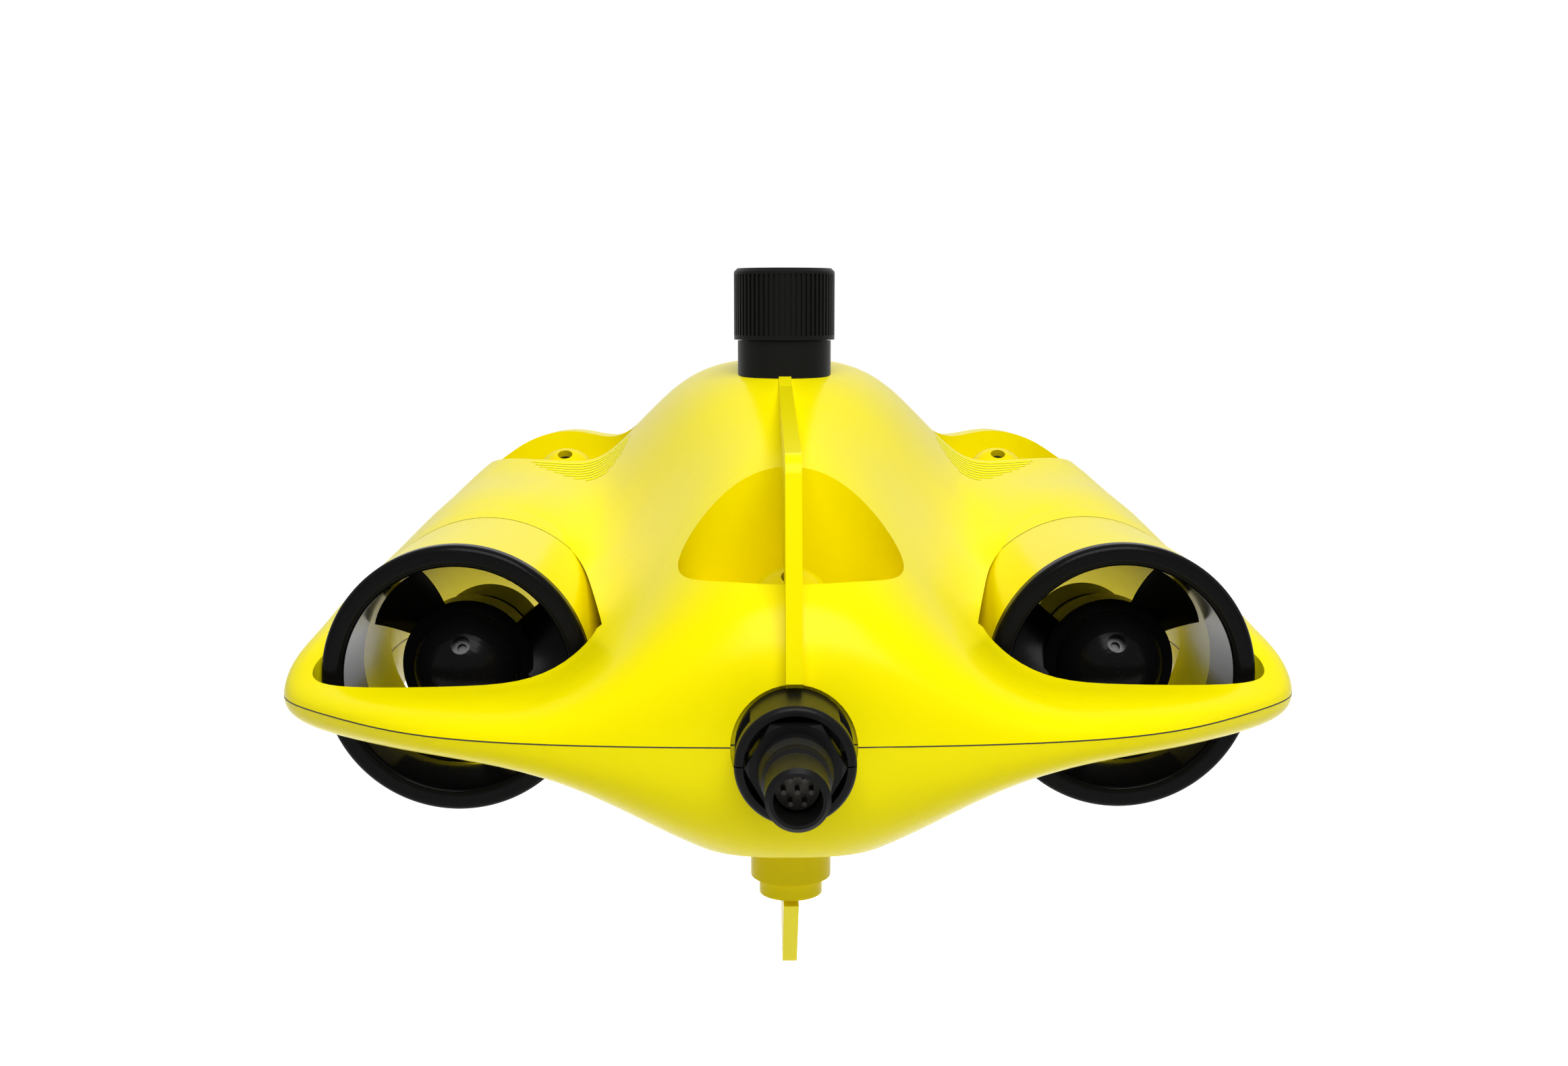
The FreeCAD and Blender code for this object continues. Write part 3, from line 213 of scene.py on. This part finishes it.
def clear_material(name, colour, roughness=0.0, ior=1.49):
    """Moulded clear window with faint unevenness in its gloss."""
    material = bpy.data.materials.new(name)
    material.use_nodes = True
    nodes, links = material.node_tree.nodes, material.node_tree.links
    shader = nodes["Principled BSDF"]
    shader.inputs["Base Color"].default_value = colour
    shader.inputs["Transmission Weight"].default_value = 1.0
    shader.inputs["IOR"].default_value = ior
    place = nodes.new("ShaderNodeTexCoord")
    haze = nodes.new("ShaderNodeTexNoise")
    haze.inputs["Scale"].default_value = 60.0
    links.new(place.outputs["Object"], haze.inputs["Vector"])
    gloss = nodes.new("ShaderNodeMath")
    gloss.operation = "MULTIPLY_ADD"
    gloss.inputs[1].default_value = 0.02
    gloss.inputs[2].default_value = roughness
    links.new(haze.outputs["Fac"], gloss.inputs[0])
    links.new(gloss.outputs[0], shader.inputs["Roughness"])
    return material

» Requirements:
Your task is to reproduce the whole listing exactly.

» Task output:
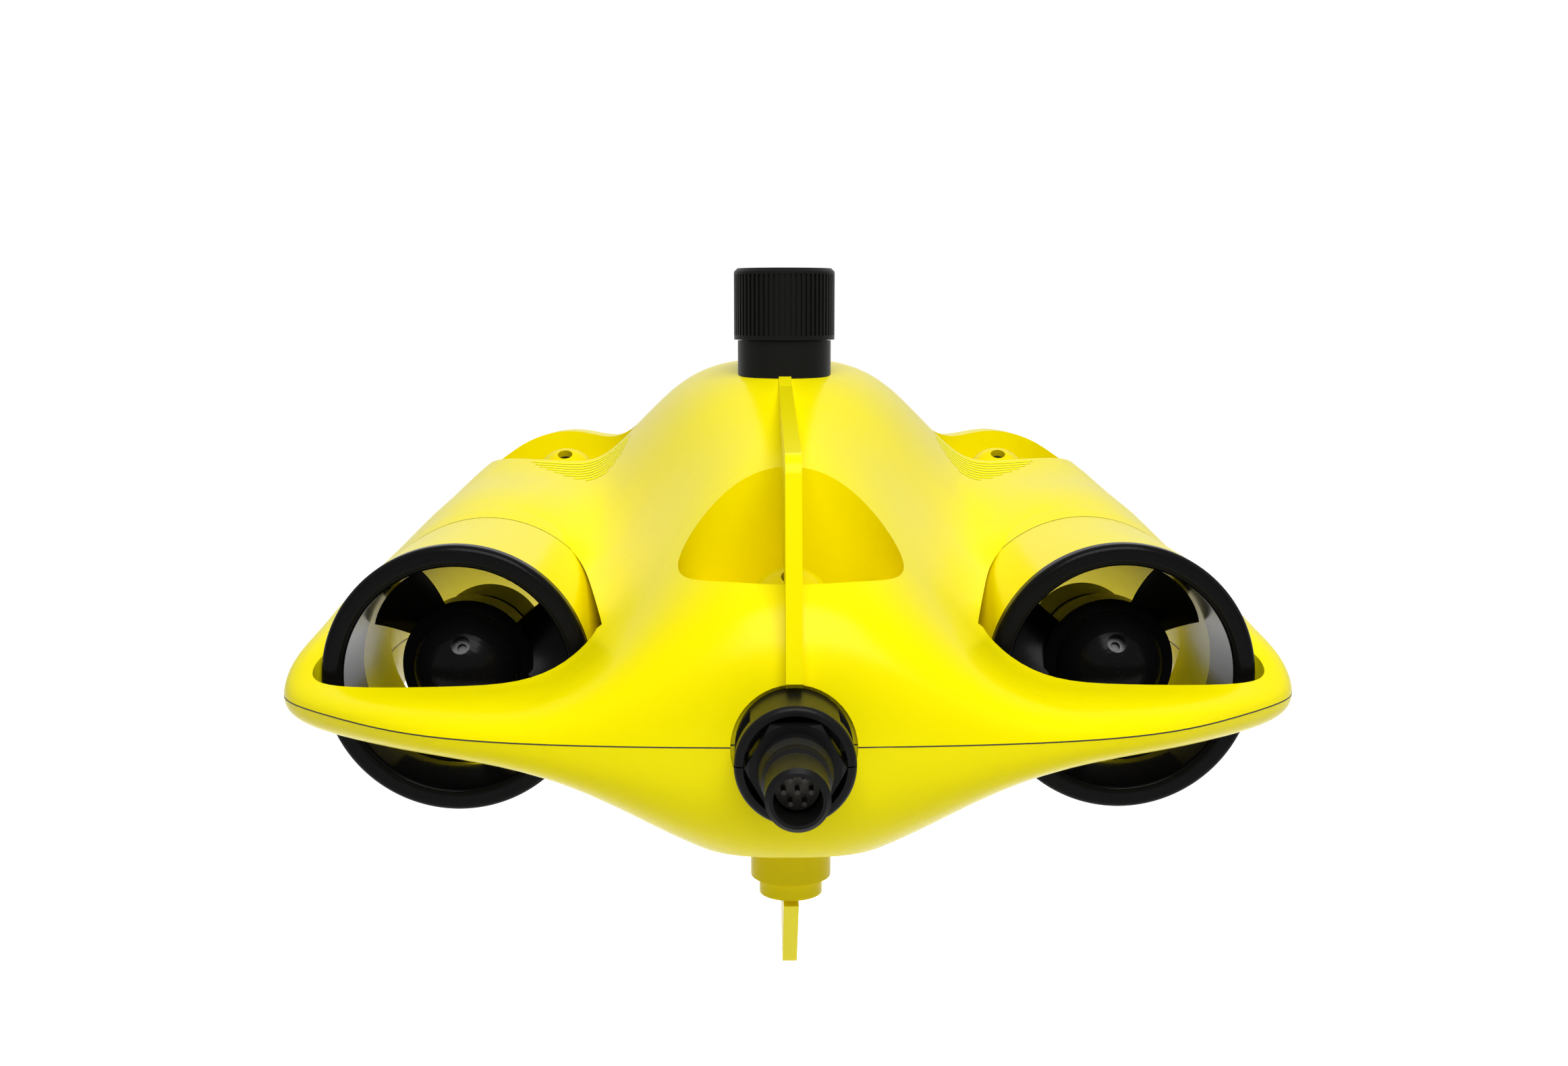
The FreeCAD and Blender code for this object continues. Write part 3, from line 213 of scene.py on. This part finishes it.
def clear_material(name, colour, roughness=0.0, ior=1.49):
    """Moulded clear window with faint unevenness in its gloss."""
    material = bpy.data.materials.new(name)
    material.use_nodes = True
    nodes, links = material.node_tree.nodes, material.node_tree.links
    shader = nodes["Principled BSDF"]
    shader.inputs["Base Color"].default_value = colour
    shader.inputs["Transmission Weight"].default_value = 1.0
    shader.inputs["IOR"].default_value = ior
    place = nodes.new("ShaderNodeTexCoord")
    haze = nodes.new("ShaderNodeTexNoise")
    haze.inputs["Scale"].default_value = 60.0
    links.new(place.outputs["Object"], haze.inputs["Vector"])
    gloss = nodes.new("ShaderNodeMath")
    gloss.operation = "MULTIPLY_ADD"
    gloss.inputs[1].default_value = 0.02
    gloss.inputs[2].default_value = roughness
    links.new(haze.outputs["Fac"], gloss.inputs[0])
    links.new(gloss.outputs[0], shader.inputs["Roughness"])
    return material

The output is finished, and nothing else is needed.